The only thing you need to do correctly is give a good honest attack, the rest is down to tori. If you give an honest attack and they can't execute a technique, it's because they are not doing it correctly, not because you are not moving correctly, or haven't given up your centre.

Don't get wrapped up in the "backbend", Janet's right, it is not necessary, regardless of uke's size or stature, it may just feel like it to you. It really is all about where and how your bodies interact from the initial attack, the location of your centre's being the driving force in both parties.

But it doesn't matter what we say on here, practice is the only way to work this out, with assistance from your sensei.


Regards

Bryan

Dan Rubin
06-26-2005, 04:50 PM
The whole point of this thread is that Jo, on some level, believes that the problem lies within the way she is presently performing ukemi, not just in the way nage is throwing her. Therefore, I assume that she's correct.


However, imho it is better to be seeking a solution (as you are doing) than to give away your balance and centre to mediocre technique and delude both yourself and your partner as to what is really going on. In this situation, no one learns anything useful except how to "play act".

I respectfully disagree.

Jo, I suggest that you DO take "dives" for iriminage. First, figure out in what direction and shape your body must move in order to lose its balance in iriminage, and then move your body that way every time. Now, it will be nage who will be learning the proper technique from uke. Nage will be blending with you as you move and fall, and learning kinesthetically what must be done to put you in the necessary posture. Once nage learns that, they should be able to place you in that posture without your help.

Dan

senshincenter
06-26-2005, 05:00 PM
I think this is a tough call to make without seeing the version in question. It may very well be that Jo is training in a culture where she is expected to offer up her center (for any number of reasons), but it may also very well be that Jo is experiencing a discrepancy between what she is expecting to do and what is expected to happen to her. Some folks practice Irimi Nage while being totally dependent on Uke to provide much of what is supposed to be happening (for both good and bad reasons - which I am opting not to decide or judge). Other folks practice it in such a way that Uke is only responsible for the attack and for much of their own safety - little to nothing else. Jo needs to figure out which culture is supporting her Irimi Nage at her dojo - then, well, "when in Rome..."

If we could see the version in question somehow, we'd be able to advise her on what "Romans" do, but without seeing what is going on, we can only really advise her (I feel) with telling her to do what is expected of her in her dojo.

mj
06-26-2005, 05:28 PM
Jo, I suggest that you DO take "dives" for iriminage.

And this helps nage how?

Deluded and lied to, is how nage is being treated.
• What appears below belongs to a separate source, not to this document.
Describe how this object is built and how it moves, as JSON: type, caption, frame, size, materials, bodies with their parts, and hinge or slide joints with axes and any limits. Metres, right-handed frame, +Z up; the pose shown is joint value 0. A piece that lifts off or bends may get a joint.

There are times of course when going over, or going over more easily than normal, can be justified - to magnify which parts are being done correctly and so on.

If someone cannot do a technique and you trick them into thinking that they can, and you are in the same class - you do them a dis-service.

Qatana
06-26-2005, 08:00 PM
If I could do what the black belts do in order to guide beginners into proper techinique, I don' think I would have had to ask for input! But guiding nage and taking a dive are entirely different things. As far as I can tell, they Are performing the technique correctly.

happysod
06-27-2005, 06:27 AM
Jo, have to disagree with you here in that if they were performing the technique correctly, you should be being thrown - caveat: unless it's a very basic technique done at slow speed, some of which do have gaps where you (as uke) can prevent through foreknowledge if these gaps aren't covered by either atemi, speed (yuck) or even changing the technique to one which works with your resistance.

For my money you have two basic options. The best to my mind is work with your sensei, explaining the problem and seeing what they have to say. Sometimes a persons increased flexibility can mean that greater than normal movement and/or different angles of attack are needed. Otherwise, you can try modifying your own posture when they're trying the technique on you, tense up a bit more and give some direct stubbornness to your uke, this will mean that you have to trust your ukemi somewhat and accept any accompanying discomfort if the throw is put on quickly.

raul rodrigo
06-27-2005, 08:35 AM
I have to agree with many of the others on this thread. I can't imagine how anyone, no matter how good her balance, can get away from a proper irimi nage. Peter G. mentions Chiba's irimi nage, which is so constricting that there is simply no way that one can just spin out or walk away. (The current Doshu's irimi nage is "looser" in that sense, so that it is conceivable that an uke might slip away if it were done slow enough.) I don't think this is about your balance being good, or conversely, your sensei's size allows him to throw you.

rob_liberti
06-27-2005, 08:50 AM
It's always a good thing for a dojo if someone comes in and a basic techniqe just doesn't naturally work on that person. It should get everyone to reconsider and re-evaluate what neesds to change. I used to love to get to work with a guy that had steel rods in his wrists - and was like a foot taller and 100+ pounds heavier - it was so much fun trying to work out techniques on someone like that!

As far as the current Doshu, that's not really _his_ fault. Think about it, who wants to be the guy that challenges Waka sensei's technique while he was coming up through the ranks? Anyone? Anyone? Maybe some crazy gaijin, but no one else was going to do that - and I'd say his technique is nice and as strong as it ever needs to be - given that he will probably never be tested.

Rob

raul rodrigo
06-27-2005, 09:13 AM
I didn't mean to sound as if I was casting aspersion on Moriteru. Just making an observation. Though of course, my own preferences for technique go in a different direction (Chiba, Yamaguchi, Endo, and so on).

I'd also like to say that the "backbend" that Jo talks about is not any part of my sensei or my shihan's irimi nage. Whether or not my spine or neck actually bend backward, I am going to go down. So if she's waiting for them to bend her backward, maybe she's waiting for the wrong thing.